The facts must be balanced to identify the best solution, other acceptable solutions and unacceptable solutions.  Note the importance of this classification:
  • The preferred solution is the one that the team believes is best suited to meet the organisation’s needs.  It may be assumed that this solution will be followed and following actions can be based on that assumption.
  • Other acceptable solutions are identified to provide alternative approaches in case a problem is identified with the preferred solution.  It is also useful to continue to negotiate with all the acceptable vendors as frequently the vendors will improve their financial offers in the face of the competition.

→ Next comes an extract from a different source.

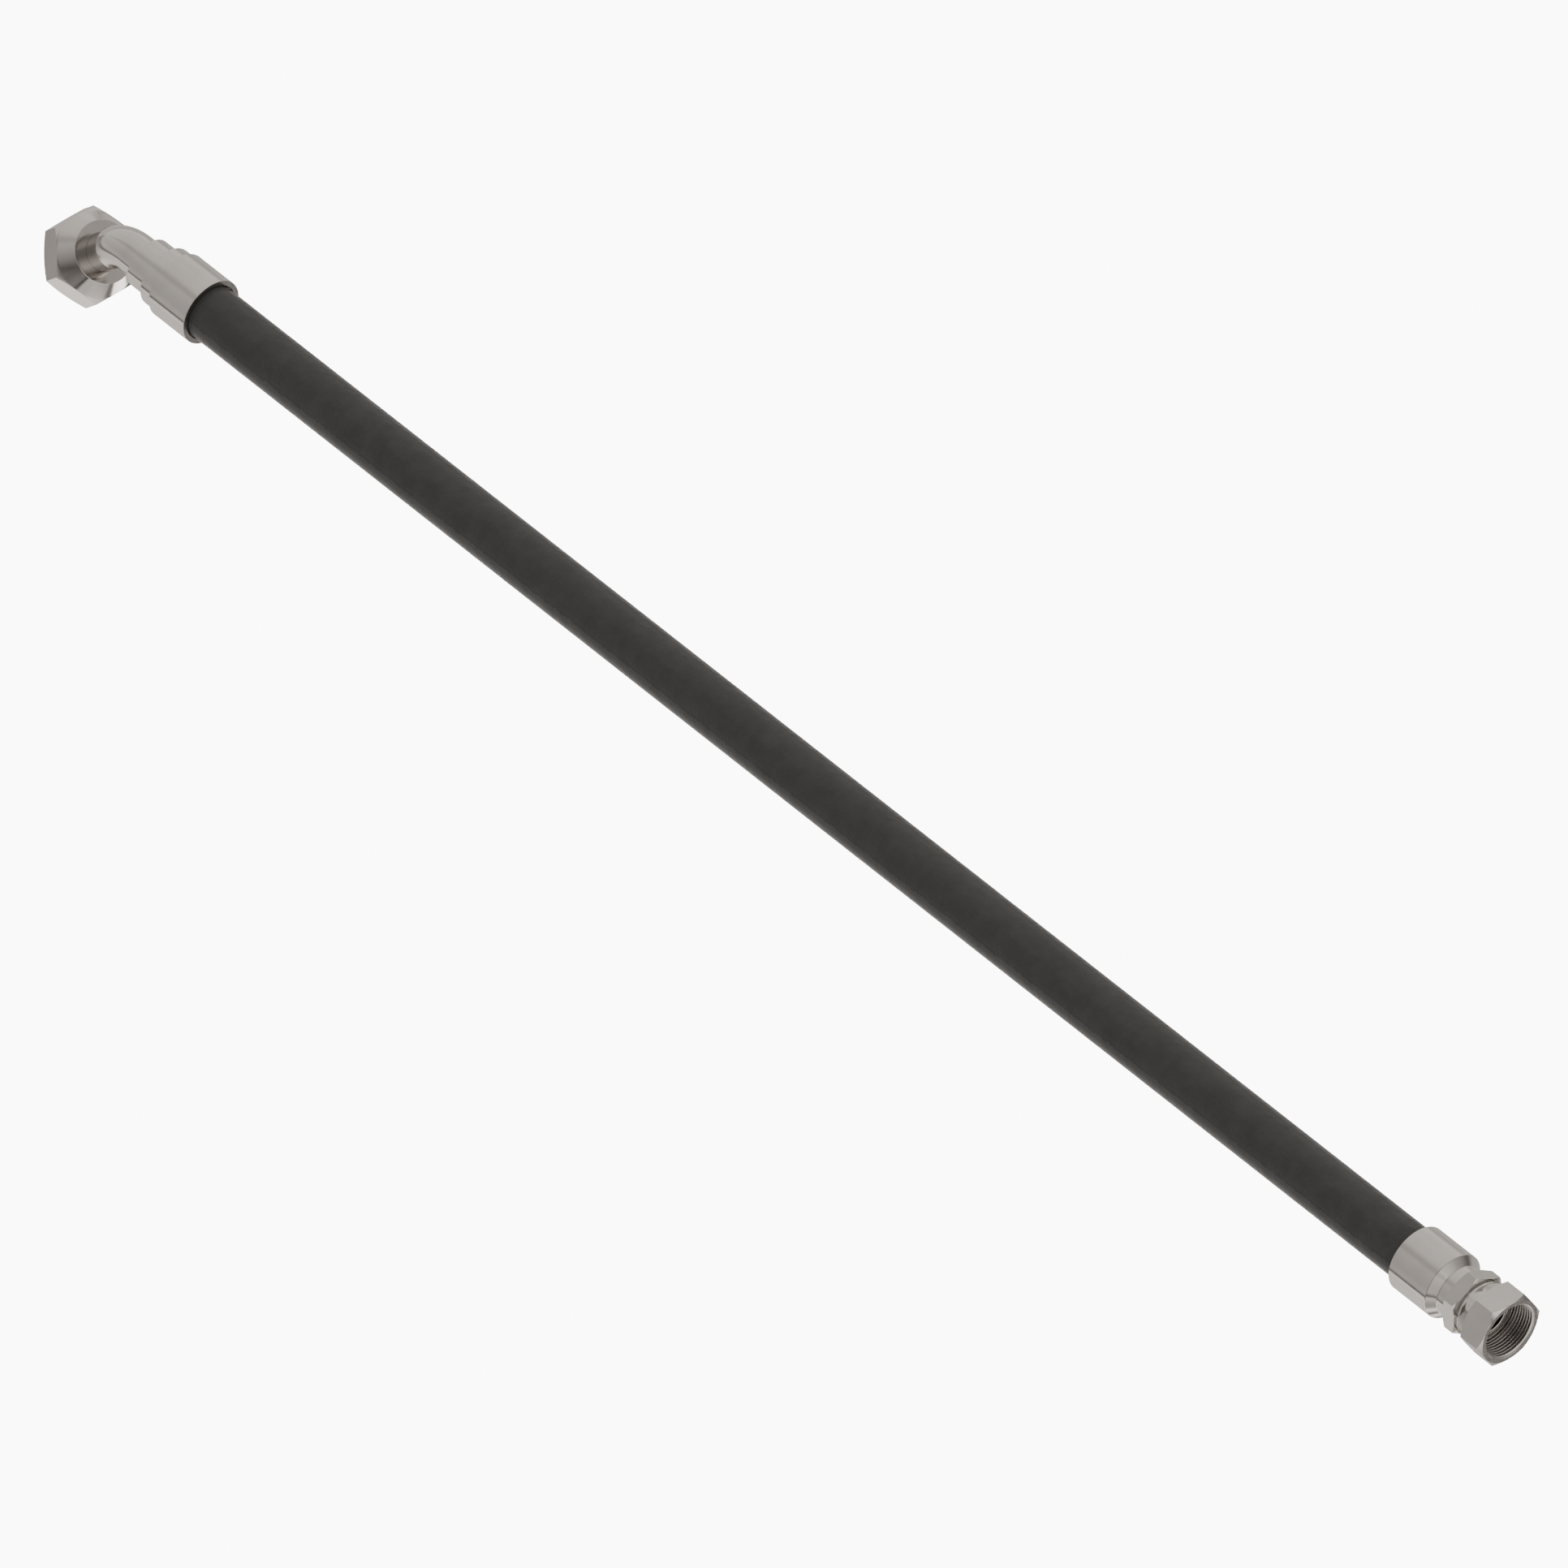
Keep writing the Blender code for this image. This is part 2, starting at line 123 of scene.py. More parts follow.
# Where the elbow ferrule's mouth lies on the floor frame, and how far the elbow rises
MOUTH_PLACE = Vector((-0.490671, 0.016119, 0.023228))
ELBOW_RISE = math.radians(11.107105)

BEND_TANGENT = BEND_RADIUS * math.tan(BEND_ANGLE / 2)
BEND_ARC = BEND_RADIUS * BEND_ANGLE
ELBOW_NUT_START = BEND_TANGENT + ELBOW_NECK_LENGTH

lying = Matrix.Translation(MOUTH_PLACE) @ Matrix.Rotation(-(math.pi / 2 + ELBOW_RISE), 4, 'X')
elbow_ferrule_frame = lying @ Matrix.Rotation(-math.pi / 2, 4, 'Y')
outlet_frame = (lying @ Matrix.Translation((-(BEND_START + BEND_TANGENT), 0.0, 0.0))
                @ Matrix.Rotation(-(math.pi / 2 + BEND_ANGLE), 4, 'Y'))
straight_frame = (lying @ Matrix.Translation((HOSE_VISIBLE, 0.0, 0.0))
                  @ Matrix.Rotation(math.pi / 2, 4, 'Y'))


# Camera: the photograph's long-lens view, on axes that turn with the lying part
VIEW_DISTANCE = 37.004
LENS = 1500.0
SENSOR = 36.0
right = (lying.to_3x3() @ Vector((0.6562, 0.7546, 0.0))).normalized()
up = lying.to_3x3() @ Vector((-0.5151, 0.4479, 0.7307))
up = (up - right * up.dot(right)).normalized()
back = right.cross(up)
aim = MOUTH_PLACE + right * 0.32450 - up * 0.26711
camera_data = bpy.data.cameras.new("camera")
camera_data.lens = LENS
camera_data.sensor_width = SENSOR
camera_data.sensor_height = SENSOR
camera_data.clip_start = 1.0
camera_data.clip_end = 100.0
camera = bpy.data.objects.new("camera", camera_data)
bpy.context.scene.collection.objects.link(camera)
camera.matrix_world = (Matrix.Translation(aim + back * VIEW_DISTANCE)
                       @ Matrix((right, up, back)).transposed().to_4x4())
bpy.context.scene.camera = camera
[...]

  • Unacceptable solutions should be identified where there is no point pursuing a particular solution any further as it would not be acceptable to the client organisation.  Letters should be sent to confirm to the relevant vendors that their proposals have been rejected.
The choice of a preferred solution is rarely clear cut.  In most cases there will be competing merits in the competing solutions.
It is often found that the best solution is not the cheapest and the cheapest compliant solution is not the best.  The cost benefit analysis may cast some light on this but, in practice, it is not normally possible to match the perceived greater value of a given solution to a calculated improved financial benefit.
The final balance of these issues can only be judged definitively by the project sponsor and key decision makers within the client organisation.  Where assumptions are made or where particular conclusions have been formed to support the preference, these should be noted.  The fact that the ultimate decision rests with the project sponsor and key decision makers within the organisation should be made clear to all participants and should be clearly stated in any resulting documentation.

The considered comparison and preferences will be documented formally in the Selection Report – see Process S250.